Analysts turned more constructive on several AI-linked names, led by Citi putting Alphabet on a 90-day upside catalyst watch ahead of multiple product and earnings events through July 13. UBS raised Tesla to Neutral from Sell, citing a more balanced risk-reward, while Needham recommended buying Netflix after its post-earnings selloff; UBS and Deutsche Bank also lifted ASML targets to €1,600 and BofA reiterated a bullish call on Dell on strong AI server demand. Overall tone is positive for AI infrastructure and platform leaders, but the piece is mainly analyst commentary rather than new company-reported fundamentals.

Analysis

The common thread is not “AI demand is strong,” but that the spend is becoming more concentrated in the picks-and-shovels layer while the application layer is increasingly forced to prove monetization. ASML and DELL look like the clearest near-term beneficiaries because both are tied to capacity buildouts and infrastructure replacement cycles, where customer budgets are sticky even if software sentiment wobbles. That also implies a second-order squeeze on component suppliers: memory, networking, and advanced packaging bottlenecks can keep AI capex inflation elevated, which helps the infrastructure vendors preserve pricing power longer than consensus expects.
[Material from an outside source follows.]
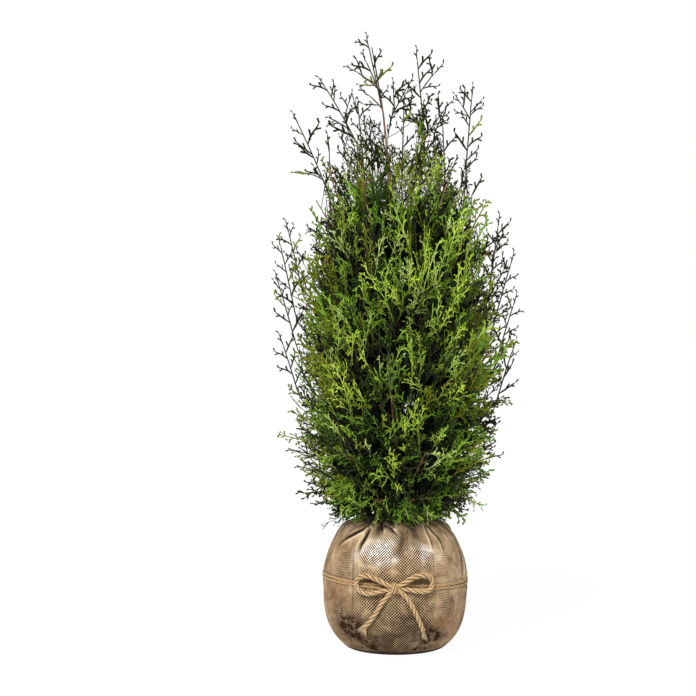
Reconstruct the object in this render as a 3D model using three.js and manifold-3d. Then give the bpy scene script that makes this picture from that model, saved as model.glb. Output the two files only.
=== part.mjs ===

Alphabet’s setup is more interesting as a timing trade than a valuation call. A dense catalyst stack over the next 90 days can compress multiple rating upgrades into a single re-risking event, but the key upside is likely from operating leverage, not new TAM discovery: incremental AI features can improve ad load, search monetization, and cloud attach rates faster than revenue models are giving credit for. The risk is that investors have already granted Google the benefit of the doubt on AI integration; if product announcements are incremental, the stock may trade the event and fade, especially if cloud and search commentary do not translate into margin expansion within one quarter. Tesla is the opposite: fundamentals remain a lagging variable relative to narrative and positioning. UBS’s move suggests the stock may have flushed enough bad news to create tradable balance, but the real catalyst is any evidence of autonomous scaling beyond a pilot footprint; without that, the multiple is vulnerable to repeated de-rating as volume expectations drift down. The contrarian read is that the market may still be underestimating how long physical AI commercialization takes, so downside in the core auto business can continue to subsidize an option value premium that is hard to justify without hard operational milestones. Netflix looks like a classic post-earnings reset where the long thesis shifts from content growth to engagement economics. If the newer product features genuinely reduce churn, the company can defend pricing in a slower subscriber environment, which matters more than near-term EPS noise. The market may be over-discounting the Hastings governance change while underpricing the durability of Netflix’s ad-tech and personalization stack versus legacy media peers like DIS.